GIVEN DATA:
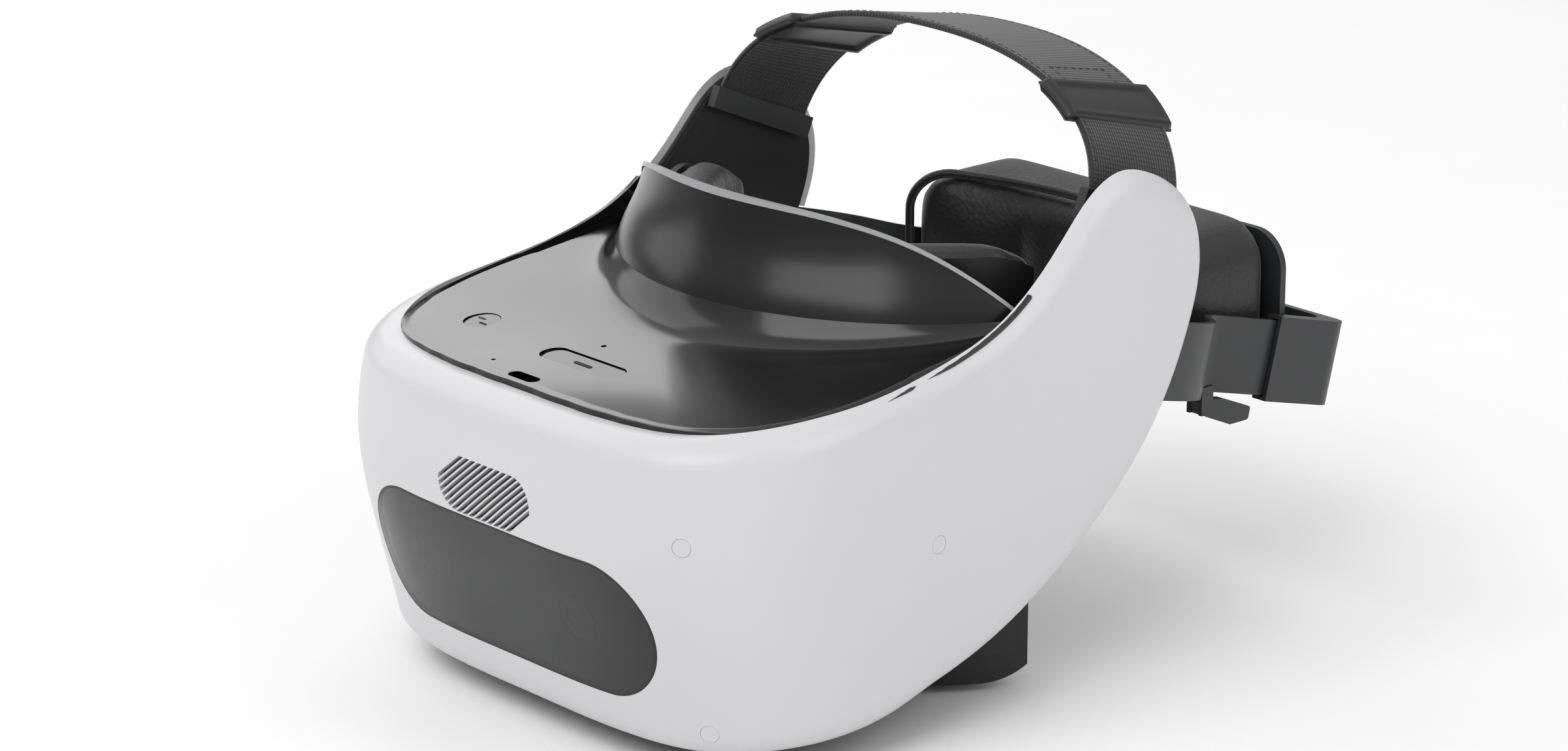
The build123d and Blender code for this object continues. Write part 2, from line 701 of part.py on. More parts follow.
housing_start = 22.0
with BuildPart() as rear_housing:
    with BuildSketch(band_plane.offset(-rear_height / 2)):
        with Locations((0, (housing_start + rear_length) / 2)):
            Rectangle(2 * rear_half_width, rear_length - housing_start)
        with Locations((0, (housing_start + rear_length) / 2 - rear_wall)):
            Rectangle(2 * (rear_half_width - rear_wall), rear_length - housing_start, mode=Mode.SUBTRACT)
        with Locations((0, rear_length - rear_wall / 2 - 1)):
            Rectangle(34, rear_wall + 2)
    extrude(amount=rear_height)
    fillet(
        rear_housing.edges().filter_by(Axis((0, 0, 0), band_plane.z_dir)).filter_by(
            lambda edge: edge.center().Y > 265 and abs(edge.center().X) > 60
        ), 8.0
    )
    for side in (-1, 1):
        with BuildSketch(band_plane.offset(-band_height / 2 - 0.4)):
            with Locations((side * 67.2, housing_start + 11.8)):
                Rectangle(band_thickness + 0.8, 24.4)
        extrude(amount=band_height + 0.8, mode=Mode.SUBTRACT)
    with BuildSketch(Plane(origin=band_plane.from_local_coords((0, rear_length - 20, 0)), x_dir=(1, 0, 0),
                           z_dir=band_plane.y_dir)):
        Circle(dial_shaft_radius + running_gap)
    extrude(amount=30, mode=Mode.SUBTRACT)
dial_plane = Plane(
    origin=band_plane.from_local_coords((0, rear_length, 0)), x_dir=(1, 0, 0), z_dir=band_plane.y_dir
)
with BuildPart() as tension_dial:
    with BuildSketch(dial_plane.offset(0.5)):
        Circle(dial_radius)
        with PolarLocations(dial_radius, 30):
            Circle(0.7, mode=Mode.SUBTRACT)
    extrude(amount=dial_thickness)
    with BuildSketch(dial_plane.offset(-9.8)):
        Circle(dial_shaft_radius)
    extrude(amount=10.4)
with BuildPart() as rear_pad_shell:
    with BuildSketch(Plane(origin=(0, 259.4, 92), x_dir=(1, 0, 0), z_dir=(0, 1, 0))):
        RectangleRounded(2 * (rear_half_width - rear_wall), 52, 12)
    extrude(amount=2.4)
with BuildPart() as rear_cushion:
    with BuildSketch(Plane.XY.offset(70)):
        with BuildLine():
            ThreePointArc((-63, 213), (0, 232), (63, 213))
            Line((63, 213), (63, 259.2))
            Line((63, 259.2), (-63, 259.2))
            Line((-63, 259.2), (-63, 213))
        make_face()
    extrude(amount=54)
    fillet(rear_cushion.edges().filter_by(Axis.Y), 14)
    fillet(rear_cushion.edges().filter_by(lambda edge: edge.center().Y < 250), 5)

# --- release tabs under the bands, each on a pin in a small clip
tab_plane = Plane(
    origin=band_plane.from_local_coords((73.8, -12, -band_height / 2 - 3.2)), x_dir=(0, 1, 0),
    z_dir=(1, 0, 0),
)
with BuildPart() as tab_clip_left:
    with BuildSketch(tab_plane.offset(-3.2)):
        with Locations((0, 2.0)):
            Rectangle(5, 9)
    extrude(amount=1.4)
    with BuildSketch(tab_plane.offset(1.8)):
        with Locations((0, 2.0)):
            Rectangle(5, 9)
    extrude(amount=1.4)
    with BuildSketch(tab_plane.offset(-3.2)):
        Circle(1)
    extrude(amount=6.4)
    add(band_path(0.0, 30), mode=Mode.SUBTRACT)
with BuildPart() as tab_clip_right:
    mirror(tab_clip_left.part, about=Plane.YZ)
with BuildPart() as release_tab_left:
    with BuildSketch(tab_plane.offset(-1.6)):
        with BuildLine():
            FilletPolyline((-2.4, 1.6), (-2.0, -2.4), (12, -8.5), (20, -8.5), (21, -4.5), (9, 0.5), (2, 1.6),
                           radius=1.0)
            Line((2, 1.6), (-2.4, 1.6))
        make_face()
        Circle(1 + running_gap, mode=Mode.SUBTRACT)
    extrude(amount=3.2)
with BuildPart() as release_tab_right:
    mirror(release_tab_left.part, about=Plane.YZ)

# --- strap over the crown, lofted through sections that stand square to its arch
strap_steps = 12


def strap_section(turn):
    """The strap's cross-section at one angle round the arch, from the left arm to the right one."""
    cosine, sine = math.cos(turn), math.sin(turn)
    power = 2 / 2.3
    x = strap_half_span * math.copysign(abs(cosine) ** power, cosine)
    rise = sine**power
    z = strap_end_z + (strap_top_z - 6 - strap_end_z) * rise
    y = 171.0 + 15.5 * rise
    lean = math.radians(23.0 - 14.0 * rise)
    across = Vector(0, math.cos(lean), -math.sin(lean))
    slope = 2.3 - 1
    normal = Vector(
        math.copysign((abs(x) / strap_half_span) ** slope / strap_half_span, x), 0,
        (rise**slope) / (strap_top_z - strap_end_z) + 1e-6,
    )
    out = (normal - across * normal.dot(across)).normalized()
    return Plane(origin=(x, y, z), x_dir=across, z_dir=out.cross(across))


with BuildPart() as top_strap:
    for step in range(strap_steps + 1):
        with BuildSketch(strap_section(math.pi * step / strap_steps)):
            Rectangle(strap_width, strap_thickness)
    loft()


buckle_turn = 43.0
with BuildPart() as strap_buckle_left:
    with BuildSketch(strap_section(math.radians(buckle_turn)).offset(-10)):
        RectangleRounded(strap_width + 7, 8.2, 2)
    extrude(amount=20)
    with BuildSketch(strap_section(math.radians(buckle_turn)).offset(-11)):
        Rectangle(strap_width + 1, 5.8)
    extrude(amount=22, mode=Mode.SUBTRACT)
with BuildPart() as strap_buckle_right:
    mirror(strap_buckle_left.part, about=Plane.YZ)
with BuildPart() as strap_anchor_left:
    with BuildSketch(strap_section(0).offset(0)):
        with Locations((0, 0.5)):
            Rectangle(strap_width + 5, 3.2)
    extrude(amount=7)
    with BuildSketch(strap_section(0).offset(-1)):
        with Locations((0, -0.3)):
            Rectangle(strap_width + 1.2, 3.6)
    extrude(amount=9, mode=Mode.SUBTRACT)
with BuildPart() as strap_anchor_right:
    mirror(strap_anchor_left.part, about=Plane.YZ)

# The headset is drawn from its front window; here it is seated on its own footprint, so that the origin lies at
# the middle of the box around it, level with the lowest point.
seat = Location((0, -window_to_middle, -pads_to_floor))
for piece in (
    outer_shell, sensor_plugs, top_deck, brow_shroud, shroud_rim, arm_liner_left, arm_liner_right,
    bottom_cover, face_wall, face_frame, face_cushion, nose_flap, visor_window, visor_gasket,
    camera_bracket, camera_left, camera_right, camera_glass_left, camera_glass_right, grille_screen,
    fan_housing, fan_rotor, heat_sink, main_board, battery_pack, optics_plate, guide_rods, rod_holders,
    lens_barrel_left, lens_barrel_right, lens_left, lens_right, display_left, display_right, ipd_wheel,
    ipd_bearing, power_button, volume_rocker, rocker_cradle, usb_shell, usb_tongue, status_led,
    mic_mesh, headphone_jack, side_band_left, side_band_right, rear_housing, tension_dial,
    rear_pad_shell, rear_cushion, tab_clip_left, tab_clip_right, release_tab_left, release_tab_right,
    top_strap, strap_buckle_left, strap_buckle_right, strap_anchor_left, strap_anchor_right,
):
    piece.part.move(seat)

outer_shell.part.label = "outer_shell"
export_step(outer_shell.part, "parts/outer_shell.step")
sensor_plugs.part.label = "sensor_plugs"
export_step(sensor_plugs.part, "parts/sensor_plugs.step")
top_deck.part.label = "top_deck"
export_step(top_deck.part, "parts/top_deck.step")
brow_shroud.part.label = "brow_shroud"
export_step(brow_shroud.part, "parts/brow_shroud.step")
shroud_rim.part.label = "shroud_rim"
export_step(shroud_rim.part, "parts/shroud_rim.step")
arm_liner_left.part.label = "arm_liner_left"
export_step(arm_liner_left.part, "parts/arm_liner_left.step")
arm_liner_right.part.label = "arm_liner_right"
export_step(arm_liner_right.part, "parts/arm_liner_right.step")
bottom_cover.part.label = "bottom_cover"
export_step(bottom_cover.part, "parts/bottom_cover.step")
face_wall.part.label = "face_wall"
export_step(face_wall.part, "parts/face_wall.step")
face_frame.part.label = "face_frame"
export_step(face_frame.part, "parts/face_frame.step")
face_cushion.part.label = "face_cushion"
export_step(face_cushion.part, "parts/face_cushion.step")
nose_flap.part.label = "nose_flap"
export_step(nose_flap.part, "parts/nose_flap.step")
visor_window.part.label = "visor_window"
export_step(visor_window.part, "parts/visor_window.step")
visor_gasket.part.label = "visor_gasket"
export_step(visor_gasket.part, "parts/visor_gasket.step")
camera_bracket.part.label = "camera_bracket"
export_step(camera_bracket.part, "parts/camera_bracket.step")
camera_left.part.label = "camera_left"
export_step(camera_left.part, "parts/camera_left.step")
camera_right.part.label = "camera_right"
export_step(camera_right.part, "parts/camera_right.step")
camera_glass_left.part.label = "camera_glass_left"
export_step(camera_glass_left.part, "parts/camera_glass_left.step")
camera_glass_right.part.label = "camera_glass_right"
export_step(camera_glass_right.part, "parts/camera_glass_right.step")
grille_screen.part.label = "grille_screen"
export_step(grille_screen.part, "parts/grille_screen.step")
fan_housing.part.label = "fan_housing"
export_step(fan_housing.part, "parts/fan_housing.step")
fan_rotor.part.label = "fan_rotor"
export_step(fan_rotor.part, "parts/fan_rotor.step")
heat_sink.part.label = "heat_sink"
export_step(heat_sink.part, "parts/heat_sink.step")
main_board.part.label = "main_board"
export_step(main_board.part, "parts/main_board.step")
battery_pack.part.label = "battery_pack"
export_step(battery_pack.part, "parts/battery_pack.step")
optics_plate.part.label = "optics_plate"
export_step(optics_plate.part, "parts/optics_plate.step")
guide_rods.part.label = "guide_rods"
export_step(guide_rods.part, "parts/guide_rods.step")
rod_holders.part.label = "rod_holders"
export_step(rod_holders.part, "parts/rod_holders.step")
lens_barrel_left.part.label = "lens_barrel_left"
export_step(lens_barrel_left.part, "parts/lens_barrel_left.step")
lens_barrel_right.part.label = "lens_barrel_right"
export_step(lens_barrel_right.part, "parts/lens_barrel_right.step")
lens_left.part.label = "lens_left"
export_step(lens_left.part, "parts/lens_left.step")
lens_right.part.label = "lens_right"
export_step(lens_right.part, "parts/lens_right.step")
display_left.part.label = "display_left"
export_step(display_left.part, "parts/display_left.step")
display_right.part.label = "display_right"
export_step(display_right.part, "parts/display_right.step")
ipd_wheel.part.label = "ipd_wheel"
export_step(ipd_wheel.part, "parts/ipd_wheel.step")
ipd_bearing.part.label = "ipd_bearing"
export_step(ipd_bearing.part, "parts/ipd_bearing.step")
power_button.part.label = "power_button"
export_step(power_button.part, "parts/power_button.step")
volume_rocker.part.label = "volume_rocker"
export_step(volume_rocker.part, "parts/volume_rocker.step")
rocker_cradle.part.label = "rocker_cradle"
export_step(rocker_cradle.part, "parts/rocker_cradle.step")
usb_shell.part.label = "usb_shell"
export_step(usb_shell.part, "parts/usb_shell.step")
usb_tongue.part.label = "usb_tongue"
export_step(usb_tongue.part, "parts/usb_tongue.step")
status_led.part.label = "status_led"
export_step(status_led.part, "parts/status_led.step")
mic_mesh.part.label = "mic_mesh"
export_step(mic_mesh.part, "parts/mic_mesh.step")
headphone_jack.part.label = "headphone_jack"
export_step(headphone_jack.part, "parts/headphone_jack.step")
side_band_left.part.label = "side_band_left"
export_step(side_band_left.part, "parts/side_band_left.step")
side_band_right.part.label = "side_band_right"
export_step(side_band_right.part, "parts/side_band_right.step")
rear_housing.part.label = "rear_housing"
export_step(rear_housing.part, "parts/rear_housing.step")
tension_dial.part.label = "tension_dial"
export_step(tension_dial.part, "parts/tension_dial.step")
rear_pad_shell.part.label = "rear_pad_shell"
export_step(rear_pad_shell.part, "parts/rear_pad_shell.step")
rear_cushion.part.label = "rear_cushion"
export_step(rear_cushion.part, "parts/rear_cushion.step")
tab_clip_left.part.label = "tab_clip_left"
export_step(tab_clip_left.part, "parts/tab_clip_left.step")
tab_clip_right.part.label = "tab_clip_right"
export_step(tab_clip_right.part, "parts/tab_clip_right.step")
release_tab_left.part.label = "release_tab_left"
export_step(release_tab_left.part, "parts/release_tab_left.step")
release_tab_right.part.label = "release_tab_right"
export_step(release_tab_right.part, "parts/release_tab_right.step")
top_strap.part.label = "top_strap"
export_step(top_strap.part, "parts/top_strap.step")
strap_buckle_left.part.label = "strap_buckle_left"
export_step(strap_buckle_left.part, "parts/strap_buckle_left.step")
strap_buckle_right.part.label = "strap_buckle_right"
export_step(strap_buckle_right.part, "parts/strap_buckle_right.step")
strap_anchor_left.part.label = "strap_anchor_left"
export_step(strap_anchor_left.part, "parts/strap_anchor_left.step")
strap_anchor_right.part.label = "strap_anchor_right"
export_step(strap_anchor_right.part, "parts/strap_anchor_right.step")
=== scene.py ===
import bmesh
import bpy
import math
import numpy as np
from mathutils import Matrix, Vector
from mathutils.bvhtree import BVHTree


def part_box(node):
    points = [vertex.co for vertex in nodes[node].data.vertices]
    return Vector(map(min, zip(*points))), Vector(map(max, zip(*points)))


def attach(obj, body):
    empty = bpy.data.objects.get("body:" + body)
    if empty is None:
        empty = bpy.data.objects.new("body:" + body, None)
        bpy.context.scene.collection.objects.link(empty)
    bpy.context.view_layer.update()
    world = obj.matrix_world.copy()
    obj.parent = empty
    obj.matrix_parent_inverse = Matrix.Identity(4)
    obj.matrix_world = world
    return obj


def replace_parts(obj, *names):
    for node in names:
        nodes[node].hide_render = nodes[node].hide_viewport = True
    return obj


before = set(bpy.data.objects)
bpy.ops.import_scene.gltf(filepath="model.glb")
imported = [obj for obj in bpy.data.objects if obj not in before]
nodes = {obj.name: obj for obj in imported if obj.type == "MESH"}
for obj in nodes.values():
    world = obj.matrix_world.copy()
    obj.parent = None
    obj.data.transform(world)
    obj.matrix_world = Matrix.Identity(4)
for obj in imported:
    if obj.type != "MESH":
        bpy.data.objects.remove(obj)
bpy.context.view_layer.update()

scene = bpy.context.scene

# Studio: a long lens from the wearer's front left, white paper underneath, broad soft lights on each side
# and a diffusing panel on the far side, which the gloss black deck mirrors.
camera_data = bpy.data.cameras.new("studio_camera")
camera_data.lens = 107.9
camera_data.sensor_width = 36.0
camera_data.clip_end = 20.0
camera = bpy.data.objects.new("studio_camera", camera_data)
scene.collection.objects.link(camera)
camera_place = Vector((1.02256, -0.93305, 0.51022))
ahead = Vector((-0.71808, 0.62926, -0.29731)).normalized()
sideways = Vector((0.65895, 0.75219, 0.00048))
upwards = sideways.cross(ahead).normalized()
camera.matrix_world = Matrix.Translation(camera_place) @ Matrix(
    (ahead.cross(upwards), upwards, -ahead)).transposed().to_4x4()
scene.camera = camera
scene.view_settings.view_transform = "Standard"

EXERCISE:
Identify and copy all lines with the word "nodes".

ANSWER TO THIS PROBLEM:
    points = [vertex.co for vertex in nodes[node].data.vertices]
        nodes[node].hide_render = nodes[node].hide_viewport = True
nodes = {obj.name: obj for obj in imported if obj.type == "MESH"}
for obj in nodes.values():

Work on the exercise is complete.